Grid losses are usually in the 8-10% range, but apart from that, I don't take issue with the high level look.
The problem with electric cars is two-fold.
As
@MadMummy76 points out about mining - it's not a problem if a few people do it, but it's a huge problem if a lot of people do it. Looking at kWh is one way, and it's true, we'd need more power plants online. But there's also peak power draw. If everyone were able to stagger their charging, it wouldn't hit so bad. But it will go in cycles, just like our current energy use patterns do. I don't know what that pattern will look like - we can ~hope~ that most people would charge their vehicles at night at home, and that it would compliment what is currently a peak usage during the afternoon. Time of Use rates will shift pretty dramatically to reflect whatever the usage period ends up being, to try and encourage balancing the use by charging the highest rates when the production is strained the most. A ramp up to full electrification in less than 10 years is extremely aggressive -- we can get new power plants online inside of that time, but at least in the US, we can't build transmission that fast. It takes decades to run long-distance transmission (thank the overly-complicated system of permitting, environmental reviews, NIMBY, and eminent domain). A slow ramp would work out better, easier to adjust to, and changes would be much less severe, but we have arbitrarily set this deadline, thinking it will reverse climate change (it may help slow it down, but I think we are beyond reversing it no matter what we do). I don't think these changes will be as severe as the biggest of the naysayers think, but it will be bigger than "no big deal"

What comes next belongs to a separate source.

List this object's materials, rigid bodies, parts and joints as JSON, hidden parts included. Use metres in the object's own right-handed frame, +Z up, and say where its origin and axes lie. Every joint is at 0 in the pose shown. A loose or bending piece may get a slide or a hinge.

The second is that, for similar reasons, we want to shift our electric generation to renewable sources. They are not on-demand. They only work when the sun is shining or the wind is blowing or the tide is turning. That's semi-reliable in some areas, but not foolproof. So we are trying to overhaul an electric grid on the same time table as vehicle electrification. That takes storage of some form -- and most commonly, competing with the exact same storage that vehicles need for electrification. Now you have competing market forces for the same constrained resource, both on the same arbitrary time table. We already see very large and detrimental effects of shifting to renewables too fast in California (not wildfires, but rather in something called the
Duck Curve) and, along with wildfire liability, is driving electricity prices through the roof out here in CA. And you still have all the grid problems mentioned above, but multiplied out because they will exacerbate each other.
I never really cared for Obama as president, but he did have a smart energy policy. We need to be "All of the Above" - and that goes with vehicles as well. Nothing wrong with electric vehicles, but I also think there's nothing wrong with Hybrids or with efficient ICE. And I love renewable power, but I wouldn't want to rely on just renewable in the middle of a blizzard or hurricane. We need to encourage energy diversity, invest in efficiency sources of all types, and encourage development and research of all types.